Either way, there's an Alias directive that makes the directory created before available in URL space as /shibboleth, then a content handler is defined for everything in this <Directory>, and finally authentication and autorization is enforced, using Shibboleth only as an example.

With Shibboleth you could restrict logins to specific groups of people. e.g. only faculty and staff from your institution, but not students, or, if you're part of an Identity Federation maybe you need to limit logins to members of specific institutions for some reason. You'd then replace require valid-user (which means anyone authenticated is also authorized to access the resource) with something like:

require affiliation ~ ^(faculty|staff)@example\.edu$

There are examples of the syntax in the Shibboleth documentation.

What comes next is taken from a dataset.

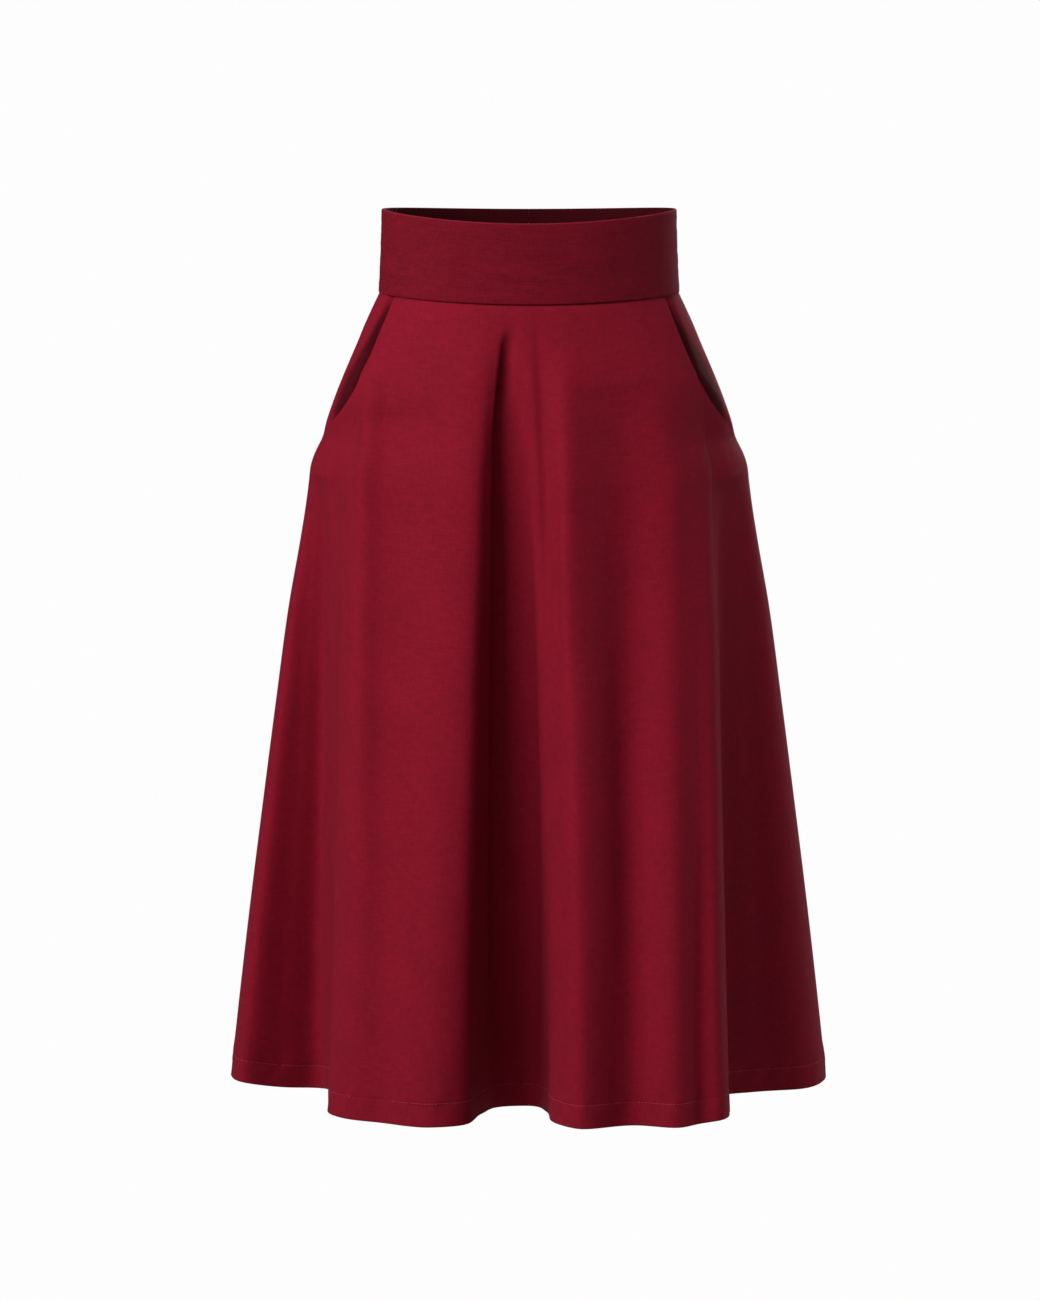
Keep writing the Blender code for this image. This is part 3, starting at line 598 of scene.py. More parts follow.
def maths(tree, operation, *sources):
    """A Math node's result."""
    return node(tree, "ShaderNodeMath", dict(enumerate(sources)), operation=operation)[0]


def wave(tree, place, length):
    """A smooth wave from 0 to 1 with the given length."""
    turn = maths(tree, "MULTIPLY", maths(tree, "DIVIDE", place, length), 2 * math.pi)
    return maths(tree, "MULTIPLY_ADD", maths(tree, "SINE", turn), 0.5, 0.5)


def noise(tree, place, scale, detail=2.0, roughness=0.5):
    sources = {"Vector": place, "Scale": scale, "Detail": detail, "Roughness": roughness}
    return node(tree, "ShaderNodeTexNoise", sources)["Fac"]


def stretched(tree, place, scale):
    return node(tree, "ShaderNodeMapping", {"Vector": place, "Scale": scale})["Vector"]


def spread_out(tree, value, low, high):
    """Stretches the values between two limits over the whole range from 0 to 1."""
    sources = {"Value": value, "From Min": low, "From Max": high}
    return node(tree, "ShaderNodeMapRange", sources, clamp=True)[0]


def mix_colour(tree, share, one, two):
    one, two = [(*colour, 1.0) if isinstance(colour, tuple) else colour for colour in (one, two)]
    return node(tree, "ShaderNodeMix", {0: share, 6: one, 7: two}, data_type="RGBA")[2]


def raised(tree, height, strength, distance):
    """The direction of a surface with fine relief."""
    sources = {"Height": height, "Strength": strength, "Distance": distance}
    return node(tree, "ShaderNodeBump", sources)[0]


def new_group(name, inputs, outputs, kind="ShaderNodeTree"):
    """A node group with its named sockets. Each input is a name, a kind and its usual value."""
    tree = bpy.data.node_groups.new(name, kind)
    for label, socket, value in inputs:
        made = tree.interface.new_socket(label, in_out="INPUT", socket_type=socket)
        if value is not None:
            made.default_value = value
    for label, socket in outputs:
        tree.interface.new_socket(label, in_out="OUTPUT", socket_type=socket)
    return tree, tree.nodes.new("NodeGroupInput").outputs, tree.nodes.new("NodeGroupOutput").inputs


def twill_group():
    """Fine twill: yarns that cross and a diagonal that they make together, uneven as spun yarn is."""
    tree, given, result = new_group(
        "twill_weave",
        (
            ("Grain", "NodeSocketVector", None),
            ("Yarn", "NodeSocketFloat", TWILL_YARN),
            ("Diagonal", "NodeSocketFloat", 0.6),
        ),
        (("Height", "NodeSocketFloat"), ("Slub", "NodeSocketFloat")),
    )
    across, down, _ = node(tree, "ShaderNodeSeparateXYZ", {0: given["Grain"]})
    crossing = maths(tree, "MULTIPLY", wave(tree, across, given["Yarn"]), wave(tree, down, given["Yarn"]))
    slant = maths(tree, "ADD", across, down)
    wale = wave(tree, slant, maths(tree, "MULTIPLY", given["Yarn"], WALE_YARNS))
    sources = {0: given["Diagonal"], 2: crossing, 3: wale}
    feed(tree, result["Height"], node(tree, "ShaderNodeMix", sources, data_type="FLOAT")[0])
    slubs = [noise(tree, stretched(tree, given["Grain"], rate), 1.0, 2.0, 0.6) for rate in SLUB_RATES]
    feed(tree, result["Slub"], spread_out(tree, maths(tree, "ADD", *slubs), *SLUB_LIMITS))
    return tree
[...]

For other WebSSO or authentication systems that don't provide any data about the subject to the webserver other than REMOTE_USER (e.g. CoSign or systems using Kerberos) you can combine some of them with authorization in the webserver, e.g. via mod_authnz_ldap.

Finally, instead of also including this config inside the non-SSL vhost we simply redirect all plain HTTP requests matching our resource to the SSL vhost, where authentication then kicks in. To do that we modify the auto-generated webserver config for EPrints in /usr/share/eprints/cfg/apache/[repo_id].conf and add three Rewrite directives (assuming mod_rewrite is available and has been loaded by the webserver, which usually is the default):

[...]
ServerAdmin you@example.org

RewriteEngine On
RewriteCond %{REQUEST_URI} ^/shibboleth/
RewriteRule ^(.+)$ https://your.hostname.example.org$1 [R]

<Location "">
[...]

Alternatively, to avoid any unintentional changes to the auto-generated config file, which could be overwritten by careless use of epadmin, you could assemble a config file for the non-SSL vhost yourself, based on the series of Includes starting with /etc/httpd/conf.d/eprints.conf and include that within your httpd config instead.

Tell EPrints about it

To finally activate (and deactivate, if you need to) the switch to webserver-based authentication copy auth.pl to archives/[repo_id]/cfg/cfg.d/ and reload httpd.